I'm afraid I think this is a naive approach, and I'd encourage you to design for the assumption that the company will fail to deliver on the original promise in some sense, not because I don't believe in Dark, but simply because of the realities of running a startup.

> Our intent is to be "within 2x of running the same app written in Node on AWS".

This is a nice goal, but as someone who writes Python/Django/JS/etc and deploys on a mix of bare metal and AWS, I know that we have very significant savings over the average AWS-native deployment (with all the costs that come with lock-in, the spending culture that AWS encourages).

The thing that would encourage me most here would be a self-hosting or partial self-hosting solution. Maybe you provide AMIs for AWS, or docker images, etc. If we can run where we want, and optimise costs in ways we want, that's great.

Being hosted brings other complexities when you start to add more complex services. If for example we want to add an instance of Postgres (perhaps the Dark database doesn't have great spacial data storage options and we want to use PostGIS, perhaps we want something that takes different options from CAP), we need to deploy that somewhere. I'd hope we can write Dark code to talk to it, but we ideally want that software on the same network, same region, same datacenter, etc. We can't do that if you host it, so being able to self-host would have a number of advantages.

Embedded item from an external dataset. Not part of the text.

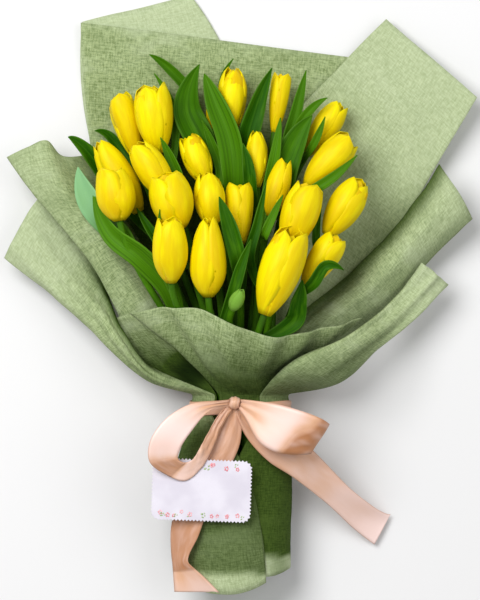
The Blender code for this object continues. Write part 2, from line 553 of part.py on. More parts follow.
def sleeve(shape, angles, slack=1.0, chop=0.0):
    """Rows of a sheet that runs on below the ribbon, round the stems, cut end first.

    Slack lets it stand off on its left side. Chop cuts its first corner off at a slant.
    """
    half_x, half_z, cut = shape
    rows = []
    for y, (start, end) in zip((cut,) + SLEEVE_STOPS, angles):
        rows.append(ellipse_arc(y, half_x, half_z, SLEEVE_Z, start, end, 5))
    for point in rows[0]:
        point.y += CUT_ROUNDING * abs(point.x / half_x) ** 6
    rows[0][0].y += chop
    for row in rows[1:]:
        for point in row:
            point.x *= slack if point.x < 0 else 1.0
    return rows


def wraps():
    """The nine sheets, from the back to the front. Angles go round the neck from the right."""
    wrap_sheet("wrap_back_liner", BACK_LINER, gather(3, 228, 312), 12, 9, WRAP_THICKNESS / 2)
    back = sleeve(BACK_SLEEVE, [(182, 358), (182, 358), (182, 358)])
    wrap_sheet("wrap_back_sheet", BACK_SHEET, back + gather(2, 205, 315), 16, 11, BACK_SHEET_REST)
    wrap_sheet("wrap_right_upper", RIGHT_UPPER_FLAP, gather(1, -44, 8), 12, 9)
    wrap_sheet("wrap_right_middle", RIGHT_MIDDLE_PLEAT, gather(0, -20, 35), 12, 9)
    right = sleeve(RIGHT_SLEEVE, [(105, -8), (105, -8), (98, -8)])
    wrap_sheet("wrap_right_lower", RIGHT_LOWER_PLEAT, right + gather(5, 66, -8), 16, 9)
    wrap_sheet("wrap_front_collar", FRONT_COLLAR, gather(3, 118, 25, 8), 9, 15)
    wrap_sheet("wrap_left_pleat", LEFT_PLEAT, gather(4, 131, 121), 11, 9)
    left = sleeve(LEFT_SLEEVE, [(60, 190), (66, 190), (84, 190)], LEFT_SLACK, LEFT_CHOP)
    wrap_sheet("wrap_left_outer", LEFT_OUTER, left + gather(5, 123, 188), 21, 9)
    wrap_sheet("wrap_left_band", LEFT_BAND, gather(0, 186, 164), 12, 9)


def ring_band(name, half_x, half_z, thickness, edges, look, sides=28):
    """A flat band round the neck."""
    points = []
    for y, grow in ((edges[0], 0), (edges[1], 0), (edges[1], thickness), (edges[0], thickness)):
        points += ellipse_arc(y, half_x + grow, half_z + grow, NECK_Z, 0, 360 * (1 - 1 / sides), sides)
    faces = []
    for k in range(4):
        n = (k + 1) % 4
        for j in range(sides):
            m = (j + 1) % sides
            faces.append((k * sides + j, k * sides + m, n * sides + m, n * sides + j))
    return add_object(name, points, faces, look)


def ribbon_strip(name, edges, rows, columns=3):
    net = [[Vector(a), Vector(b)] for a, b in edges]
    return grid_solid(name, smooth_rows(net, rows, columns), RIBBON_THICKNESS, SATIN_PEACH)


def join(made, others):
    """Joins solids that overlap into one solid."""
    for other in others:
        other.hide_render = True
        other.display_type = "WIRE"
        union = made.modifiers.new("join", "BOOLEAN")
        union.operation = "UNION"
        union.object = other
    return made


def ribbon():
    half_x = NECK_INNER[0] + LAYER_STEP[0] * BAND_LAYER - RIBBON_THICKNESS / 2
    half_z = NECK_INNER[1] + LAYER_STEP[1] * BAND_LAYER - RIBBON_THICKNESS / 2
    band = ring_band("ribbon_bow", half_x, half_z, RIBBON_THICKNESS, BAND_EDGES_Y, SATIN_PEACH)
    knot = []
    for z in (KNOT_LOW, KNOT_HIGH):
        for x, y in BOX_CORNERS:
            knot.append(KNOT_CENTRE + Vector((x * KNOT_HALF[0], y * KNOT_HALF[1], z)))
    join(band, [
        add_object("knot", knot, BOX_FACES, SATIN_PEACH),
        ribbon_strip("loop_left", LEFT_LOOP, 27),
        ribbon_strip("loop_right", RIGHT_LOOP, 21),
        ribbon_strip("tail_left", LEFT_TAIL, 17),
        ribbon_strip("tail_right", RIGHT_TAIL, 15),
    ])


def card():
    """The card, flat and blank, lying on the wrap below the bow."""
    wide, tall, thick = CARD_SIZE
    corners = []
    for z in (-thick / 2, thick / 2):
        for sx, sy in BOX_CORNERS:
            x, y = sx * wide / 2, sy * tall / 2
            place = CARD_CENTRE + Vector((x + y * CARD_TURN, y - x * CARD_TURN, z + x * CARD_SLOPE))
            corners.append(place)
    add_object("greeting_card", corners, BOX_FACES, CARD_WHITE)


def main():
    for old in list(bpy.data.objects):
        bpy.data.objects.remove(old, do_unlink=True)
    for plant in PLANTS:
        head(plant)
        stem(plant)
    join(stem(BUD), [head(BUD, 6, STEM_GREEN)])
    wraps()
    ring_band("stem_tie", TIE_HALF_WIDTHS[0] - TIE_THICKNESS / 2, TIE_HALF_WIDTHS[1] - TIE_THICKNESS / 2,
              TIE_THICKNESS, TIE_EDGES_Y, TWINE)
    ribbon()
    card()


main()
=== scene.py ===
"""A wrapped bunch of yellow tulips lying on its back, finished round its CAD frame."""
import math
from collections import namedtuple

import bmesh
import bpy
from bpy.props import FloatProperty, FloatVectorProperty, IntProperty, PointerProperty
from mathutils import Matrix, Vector, noise


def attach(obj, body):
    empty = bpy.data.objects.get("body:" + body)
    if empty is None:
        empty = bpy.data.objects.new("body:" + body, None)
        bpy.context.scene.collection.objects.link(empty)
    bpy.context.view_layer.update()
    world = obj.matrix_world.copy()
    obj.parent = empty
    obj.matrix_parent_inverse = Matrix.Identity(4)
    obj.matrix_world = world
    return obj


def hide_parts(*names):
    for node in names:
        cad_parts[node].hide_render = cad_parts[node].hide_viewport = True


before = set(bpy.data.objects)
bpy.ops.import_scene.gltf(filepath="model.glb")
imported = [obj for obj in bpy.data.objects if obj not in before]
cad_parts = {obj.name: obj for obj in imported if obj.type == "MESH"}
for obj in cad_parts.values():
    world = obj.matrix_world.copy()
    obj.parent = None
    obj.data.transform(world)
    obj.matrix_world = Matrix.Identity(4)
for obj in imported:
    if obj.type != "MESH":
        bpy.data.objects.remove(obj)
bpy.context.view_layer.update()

bl_info = {
    "name": "Wrapped tulip bunch",
    "version": (1, 0, 0),
    "blender": (4, 5, 0),
    "location": "3D View > Sidebar > Tulips",
    "description": "Builds the petals, leaves, woven wrap, satin bow and card of a cut bunch",
    "category": "Add Mesh",
}

BODY = "root"

# Driving dimensions, in metres.
STEM_RADIUS = 0.0029       # just under the flower
STEM_FOOT_RADIUS = 0.0043  # at the tie and below it
STEM_PITCH_X = 0.0095      # spacing of the stems across the neck
STEM_PITCH_Z = 0.0078      # spacing of the rows of stems, back to front
STEM_END_Y = -0.236        # where the stems are cut
NECK_Y = -0.092            # where the stems start to spread, at the ribbon's upper edge
NECK_Z = 0.0325            # height of the bundle's centre line at the neck
CARD_SIZE = (0.085, 0.053, 0.0008)

# The neck is an ellipse. Each layer of wrap lies outside the one before it.
NECK_INNER = (0.0354, 0.0242)
LAYER_STEP = (0.0013, 0.0012)
TIE_HALF_WIDTHS = (0.0338, 0.0228)
GATHER_STOPS = (-0.106, -0.096, -0.086)   # rows of a gathered sheet under the ribbon
SLEEVE_STOPS = (-0.200, -0.150)           # rows of a sheet that runs on round the stems
SLEEVE_Z = 0.0312
# Each sheet's sleeve: half width, half height, and where it is cut.
BACK_SLEEVE = (0.0400, 0.0300, -0.243)
RIGHT_SLEEVE = (0.0424, 0.0303, -0.241)
LEFT_SLEEVE = (0.0438, 0.0326, -0.255)
BACK_HEM, RIGHT_HEM, LEFT_HEM = -0.232, -0.222, -0.236   # below these it stands clear of the stems
LEFT_SLACK = 1.24                         # how much wider the left sheet hangs on its left side
LEFT_CHOP = 0.009                         # how much of its right corner is cut off at a slant
CUT_ROUNDING = 0.008                      # how far a sheet's corners are rounded off at its cut end
BAND_LAYER = 6
BAND_EDGES_Y = (-0.104, -0.092)
TIE_EDGES_Y = (-0.102, -0.094)            # of the twine, under the ribbon's band

# How a stem leaves the neck and meets its head, as shares of the distance between them.
STEM_REACH = 0.33
STEM_HEAD_REACH = 0.8
# A leaf is widest at LEAF_BELLY of its length; at its sheath it has LEAF_SHEATH of that width.
LEAF_BELLY = 0.45
LEAF_SHEATH = 0.42
LEAF_TAPER = (2.2, 0.9)    # how bluntly it narrows past its belly, and how finely it ends
HEAD_FOOT = 0.30           # a head's radius where it sits on its stem, as a share of its radius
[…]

> Would it solve your problem if you were able to export a mostly similar working node/python/go app from your Dark program?

Maybe, but again, we have ~500k lines of code in the business currently. If there was any difference in business logic, or any unexpected behaviour in any of this, that could cause significant damage to the company. Maybe if you export tests too that might mitigate the issue, but tests are just code, and if the transpiler isn't perfect (for what definition, who knows?), then tests would be subject to the same transpilation bugs.

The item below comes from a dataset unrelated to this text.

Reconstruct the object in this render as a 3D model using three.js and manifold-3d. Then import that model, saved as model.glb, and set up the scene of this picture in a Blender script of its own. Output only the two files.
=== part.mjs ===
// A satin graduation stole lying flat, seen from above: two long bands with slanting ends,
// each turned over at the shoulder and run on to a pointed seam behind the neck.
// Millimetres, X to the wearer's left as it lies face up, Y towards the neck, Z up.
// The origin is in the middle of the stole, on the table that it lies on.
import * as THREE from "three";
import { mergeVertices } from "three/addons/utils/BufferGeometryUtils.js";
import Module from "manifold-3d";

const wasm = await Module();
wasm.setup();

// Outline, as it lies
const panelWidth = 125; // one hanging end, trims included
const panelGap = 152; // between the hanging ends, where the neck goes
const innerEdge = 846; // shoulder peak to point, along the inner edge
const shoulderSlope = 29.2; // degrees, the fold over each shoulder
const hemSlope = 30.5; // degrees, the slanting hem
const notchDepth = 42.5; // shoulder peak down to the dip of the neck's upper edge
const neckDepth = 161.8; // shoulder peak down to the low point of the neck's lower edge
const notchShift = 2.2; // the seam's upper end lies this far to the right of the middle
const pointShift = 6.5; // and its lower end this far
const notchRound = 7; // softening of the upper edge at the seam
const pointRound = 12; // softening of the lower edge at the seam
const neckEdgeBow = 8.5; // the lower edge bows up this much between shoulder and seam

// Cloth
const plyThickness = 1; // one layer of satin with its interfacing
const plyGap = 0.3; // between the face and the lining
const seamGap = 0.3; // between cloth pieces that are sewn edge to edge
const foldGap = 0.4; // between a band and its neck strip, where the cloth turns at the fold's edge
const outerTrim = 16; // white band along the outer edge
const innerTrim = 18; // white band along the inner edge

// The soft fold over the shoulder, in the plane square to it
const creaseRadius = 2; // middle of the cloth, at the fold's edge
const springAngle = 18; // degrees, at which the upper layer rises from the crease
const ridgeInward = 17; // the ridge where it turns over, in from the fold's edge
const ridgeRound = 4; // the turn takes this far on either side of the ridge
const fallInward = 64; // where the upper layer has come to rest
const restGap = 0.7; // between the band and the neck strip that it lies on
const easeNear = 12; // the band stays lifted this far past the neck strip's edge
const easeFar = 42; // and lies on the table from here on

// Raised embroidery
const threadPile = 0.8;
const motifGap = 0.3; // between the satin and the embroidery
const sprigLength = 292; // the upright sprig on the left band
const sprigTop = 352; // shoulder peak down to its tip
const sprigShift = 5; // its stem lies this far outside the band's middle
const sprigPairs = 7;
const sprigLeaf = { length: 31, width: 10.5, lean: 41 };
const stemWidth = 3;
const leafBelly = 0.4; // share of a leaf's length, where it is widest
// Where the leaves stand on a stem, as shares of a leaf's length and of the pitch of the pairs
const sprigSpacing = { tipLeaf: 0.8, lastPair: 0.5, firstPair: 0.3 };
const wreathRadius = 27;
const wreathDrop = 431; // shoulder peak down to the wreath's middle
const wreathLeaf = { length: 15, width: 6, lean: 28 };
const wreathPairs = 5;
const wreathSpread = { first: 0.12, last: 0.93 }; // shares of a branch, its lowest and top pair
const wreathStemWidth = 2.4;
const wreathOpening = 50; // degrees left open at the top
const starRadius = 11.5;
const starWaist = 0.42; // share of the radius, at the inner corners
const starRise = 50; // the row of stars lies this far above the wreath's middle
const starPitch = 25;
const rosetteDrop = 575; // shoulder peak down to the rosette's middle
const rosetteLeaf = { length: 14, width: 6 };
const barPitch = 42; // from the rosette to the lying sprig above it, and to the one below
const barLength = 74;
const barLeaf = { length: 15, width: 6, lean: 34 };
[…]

An export of Dark code, a working version of the Dark runtime (minus tooling and some secret sauce perhaps), a set of tests, a basic CI/CD pipeline (not a 50ms one), and a set of Kubernetes configs... that might be enough, as it would work the same and essentially be just another regular web app. However, that would lose the benefits of Dark and its ecosystem, and so may end up just being more tech debt. It wouldn't be bad for the case where Dark the company shuts down, but for a company who need to transition off Dark for some reason, they still end up with a monolith of tech debt.

All of this is a long way around to say that I think I would be more excited about Dark if it were fundamentally an open platform. I don't know how you make a business model out of that (consulting? enterprise? support? none are a slam dunk), but knowing that the technology stands on its own without the company, and is still convincing with the features touted regardless of what happens with the company or if the technology took a different direction, would be much more reassuring.